Big Two-Hearted Lover
Twenty-five years posthumously and perhaps against the author’s wishes, The Garden of Eden appeared, when literary fashion and feminist attitudes had diminished Ernest Hemingway’s once-formidable reputation. Directed by John Irvin and adapted by James Scott Linville from the seemingly autobiographical roman à clef (like The Sun Also Rises), Hemingway’s Garden of Eden will restore no luster to the celebrity writer-adventurer.
Few of the hundred-eleven minutes are visually devoted to the novella “African Story,” whose prominence grows as thirtyish author and Papa stand-in David Bourne (Jack Huston) mind’s-eyes and pencils it. Standard Hemingway, this best of the movie might have been expanded to feature length, a brown-tinted tale of machismo, hunting, acceptance, memory and life lessons along the lines of The Snows of Kilimanjaro and, more so, White Hunter, Black Heart (whose Eastwood macho director-elephant hunter is a fictionalized John Huston, Jack’s grandfather).
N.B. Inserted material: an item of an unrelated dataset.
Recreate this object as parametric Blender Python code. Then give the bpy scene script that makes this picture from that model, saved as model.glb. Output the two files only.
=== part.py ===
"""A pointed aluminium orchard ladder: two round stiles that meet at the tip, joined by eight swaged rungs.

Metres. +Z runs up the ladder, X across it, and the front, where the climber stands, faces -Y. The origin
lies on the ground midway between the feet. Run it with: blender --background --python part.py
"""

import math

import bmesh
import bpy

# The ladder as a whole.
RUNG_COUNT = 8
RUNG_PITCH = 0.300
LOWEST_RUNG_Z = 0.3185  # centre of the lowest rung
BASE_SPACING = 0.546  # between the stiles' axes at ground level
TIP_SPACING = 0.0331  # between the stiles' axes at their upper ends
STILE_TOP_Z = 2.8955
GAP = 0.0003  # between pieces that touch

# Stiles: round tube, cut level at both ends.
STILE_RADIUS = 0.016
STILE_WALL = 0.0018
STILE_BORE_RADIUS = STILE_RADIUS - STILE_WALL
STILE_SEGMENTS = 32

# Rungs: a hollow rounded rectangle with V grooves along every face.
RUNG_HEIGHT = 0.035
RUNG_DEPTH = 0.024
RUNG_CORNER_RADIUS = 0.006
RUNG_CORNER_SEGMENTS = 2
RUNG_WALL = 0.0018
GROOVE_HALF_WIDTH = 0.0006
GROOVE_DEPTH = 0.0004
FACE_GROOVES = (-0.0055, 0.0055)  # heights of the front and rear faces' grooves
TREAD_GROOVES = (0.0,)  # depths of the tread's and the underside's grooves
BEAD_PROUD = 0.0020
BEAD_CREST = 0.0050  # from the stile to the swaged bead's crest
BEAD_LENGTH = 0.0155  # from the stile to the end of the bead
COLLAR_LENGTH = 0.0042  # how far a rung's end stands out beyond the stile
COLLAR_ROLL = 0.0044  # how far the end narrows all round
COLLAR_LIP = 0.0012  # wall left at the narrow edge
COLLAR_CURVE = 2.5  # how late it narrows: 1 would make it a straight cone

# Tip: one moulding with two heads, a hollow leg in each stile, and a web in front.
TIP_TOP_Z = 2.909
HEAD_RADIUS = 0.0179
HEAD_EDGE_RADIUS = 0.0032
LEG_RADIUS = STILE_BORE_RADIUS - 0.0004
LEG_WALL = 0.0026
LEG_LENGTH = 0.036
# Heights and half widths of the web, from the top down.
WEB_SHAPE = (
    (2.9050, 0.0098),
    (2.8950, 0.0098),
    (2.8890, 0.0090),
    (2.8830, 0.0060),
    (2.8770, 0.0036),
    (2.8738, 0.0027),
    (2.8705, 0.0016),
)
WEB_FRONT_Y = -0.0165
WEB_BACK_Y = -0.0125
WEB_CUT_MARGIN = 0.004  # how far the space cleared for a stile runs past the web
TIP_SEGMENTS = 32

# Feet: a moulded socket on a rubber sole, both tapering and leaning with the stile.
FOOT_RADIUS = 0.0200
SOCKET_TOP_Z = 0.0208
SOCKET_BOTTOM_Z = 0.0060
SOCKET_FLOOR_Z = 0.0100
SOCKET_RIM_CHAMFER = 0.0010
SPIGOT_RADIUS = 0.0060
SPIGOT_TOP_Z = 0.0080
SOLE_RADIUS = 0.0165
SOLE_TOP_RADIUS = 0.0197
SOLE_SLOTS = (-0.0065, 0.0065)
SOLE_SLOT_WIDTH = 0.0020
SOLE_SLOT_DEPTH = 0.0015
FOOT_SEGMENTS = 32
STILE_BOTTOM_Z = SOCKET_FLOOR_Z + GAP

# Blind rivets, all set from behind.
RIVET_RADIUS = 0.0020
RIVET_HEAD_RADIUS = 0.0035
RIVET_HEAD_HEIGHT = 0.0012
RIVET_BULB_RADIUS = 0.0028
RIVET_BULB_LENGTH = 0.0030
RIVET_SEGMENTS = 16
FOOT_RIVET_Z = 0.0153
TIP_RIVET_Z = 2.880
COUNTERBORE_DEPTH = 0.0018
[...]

This is the sort of thing that, on the cusp of world fame, Bourne does to be true to himself and to his writerly craft. Upset and made rebellious by the killing years apart of two elephant friends, young Davey (Mathias Palsvig) is reprimanded by his hunter father (Matthew Modine). “That’s when I got to know him, [and] it always made me happy to remember my father.”
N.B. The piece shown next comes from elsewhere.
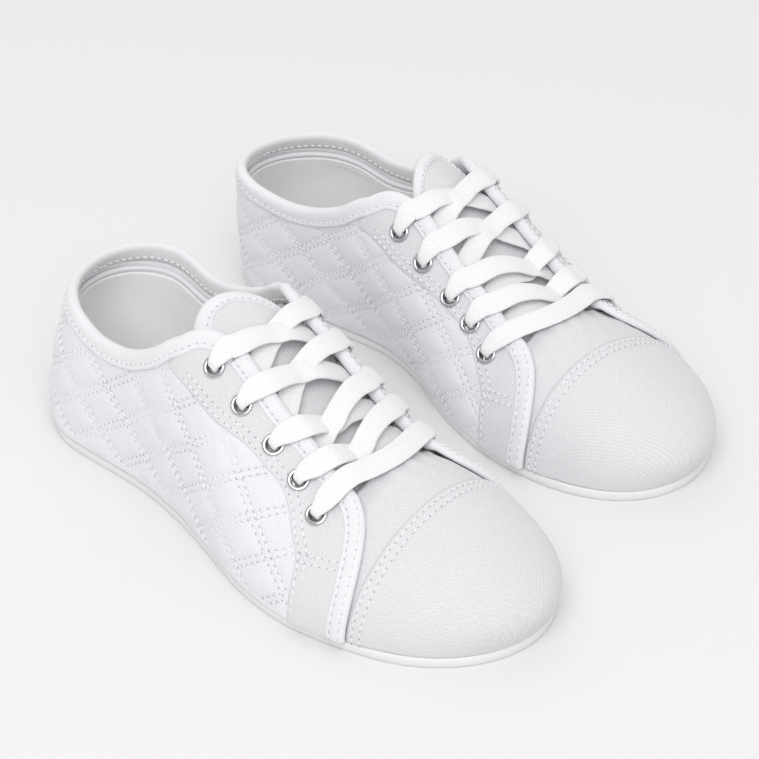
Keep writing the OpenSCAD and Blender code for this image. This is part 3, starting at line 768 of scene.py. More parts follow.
QUILT_RISE_A = math.radians(35)
QUILT_RISE_B = math.radians(38)
QUILT_START_A = 22.4
QUILT_START_B = 25.0
QUILT_STEP_B = 30.0
QUARTER_OFF = 1.1


def quilt_distance(u, v):
    """Distance to the nearest quilting seam of each family, mm."""
    u = np.abs(u)
    gaps = []
    for rise, start, step, sign in ((QUILT_RISE_A, QUILT_START_A, sizes().quilt_step, -1),
                                    (QUILT_RISE_B, QUILT_START_B, QUILT_STEP_B, 1)):
        across = u * math.sin(rise) + sign * v * math.cos(rise) - start * math.sin(rise)
        wide = step * math.sin(rise)
        gaps.append(np.abs((across + wide / 2) % wide - wide / 2))
    return gaps


def quilt_height(u, v):
    """Relief of the quilting: pillows between the seams and a pinched channel at each row."""
    half_twin = sizes().twin_gap / 2
    pillow, pinch = 1.0, 0.0
    for gap in quilt_distance(u, v):
        pillow = pillow * (1 - np.exp(-(np.maximum(0, gap - half_twin) / 2.6)**2))
        pinch = pinch + np.exp(-((gap - half_twin) / .55)**2)
    return sizes().quilt_puff * (pillow - .15) - .32 * np.minimum(pinch, 1.3)


def quarter_net(sd):
    """Grid of a quarter: columns from the sole to the collar, then to the eyestay seam."""
    collar = collar_inner(sd, sizes().tape_width - .8)
    collar[0, 0] = sd * .12
    seam = seam_line(sd, .5)
    top = paced(np.concatenate([collar, seam]), .75)
    front = np.abs(top[:, 0]) > RIM_ANGLES[-1] + 2
    count = int(front.sum())
    foot = top[:, 0].copy()
    share = (np.arange(count) / (count - 1))**.85
    foot[front] = sd * mix(RIM_ANGLES[-1] + 3, 115.9, share)
    v = np.linspace(0, 1, 72)
    p = mix(foot[:, None], top[:, :1], v[None, :])
    q = mix(.004, top[:, 1:], v[None, :])
    return p, q


def quarter_relief(sd, p, q):
    """Offset of the quarter's outer face, with the quilting fading out at its edges."""
    uv = side_map(p, q)
    up = np.linspace(0, 1, p.shape[1])[None, :]
    edge = np.minimum(up * 60, (1 - up) * 60)
    fade = smooth(.5, 4, edge)
    sway = ripple(uv[..., 0], uv[..., 1], 34, 11 if sd > 0 else 12) * .25
    return QUARTER_OFF + fade * (quilt_height(uv[..., 0], uv[..., 1]) + sway)


def inside_quarter(sd):
    """Limit of the quarter: highest share allowed at each angle."""
    collar = collar_inner(sd, sizes().tape_width + .6)
    seam = seam_line(sd, -1.0)
    line = np.concatenate([collar, seam])
    order = np.argsort(np.abs(line[:, 0]))
    return np.abs(line[order, 0]), line[order, 1]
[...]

The author’s typical rite of passage from boy to man, however, is swamped by the ménage à trios that prompted Richard E. Grant (who plays fusty lusting booby prize Colonel Boyle) to leer, “the essence of the story is sex . . . by the bed-full!” Erotica only occasionally forms the basis for good cinema, and does not here. The smoldering sexuality fizzles in the bedding between Bourne and new wife Catherine (Mena Suvari), an heiress who buys and seduces him in a whirlwind courtship.
His back bad, Hemingway did write standing up. The first (and best) of his four wives, Hadley, wore her hair short and did lose never-recovered manuscripts on a French train; the wife for whom he left her, Pauline, was of the Sloan’s Liniment, Richard Hudnut and Warner Pharmaceuticals fortune; so there will be an understandable tendency to read them in, along with Zelda Fitzgerald’s jealousy of the writing of husband (and a Hemingway friend whom he betrayed) Scott. Sulking that David’s writing requires solitude and that he collects his review clippings, Cathy drinks too much, bobs her dyed blonde hair shorter and shorter and gets David to color his blonde-white, reminds him that she is the one who wears the financial pants, and initiates bedroom games and -- “Don’t call me a girl!” -- rôle reversals with which straight David goes along but is uneasy.
In the Bugatti roadster she got him shortly after they met in Paris, the couple motor the Spanish and French Mediterranean coasts, to settle in for winter at Madame Aurol’s (Carmen Maura, wasted in her first English-speaking part) B&B. Egging her husband on to a book about their life and love, Riviera, she then brings back a Torino heiress whom they had both admired in an outdoor café extricating herself from an older lesbian companion. As Italian Marita, Caterina Murino is the sole true sensuality, first sucked in as the wife’s lover and pawn in the projected experimental threesome but soon offering herself to, and in love with, the pliant but puritanical David.
In spite of the title and would-be titillating trappings, Hemingway’s Garden of Eden is not a fall from innocent grace. More as in romantic comedy, all ends well as available couples are suitable mated, plus a burnt story apparently is remembered and a father embraced and his ghost exorcised. But the blood, flies, racism and death in Africa are more worthwhile than the games and fame of this 1920s Europe.
(Released by Roadside Attractions and rated "R" for strong sexual content, nudity and some language.)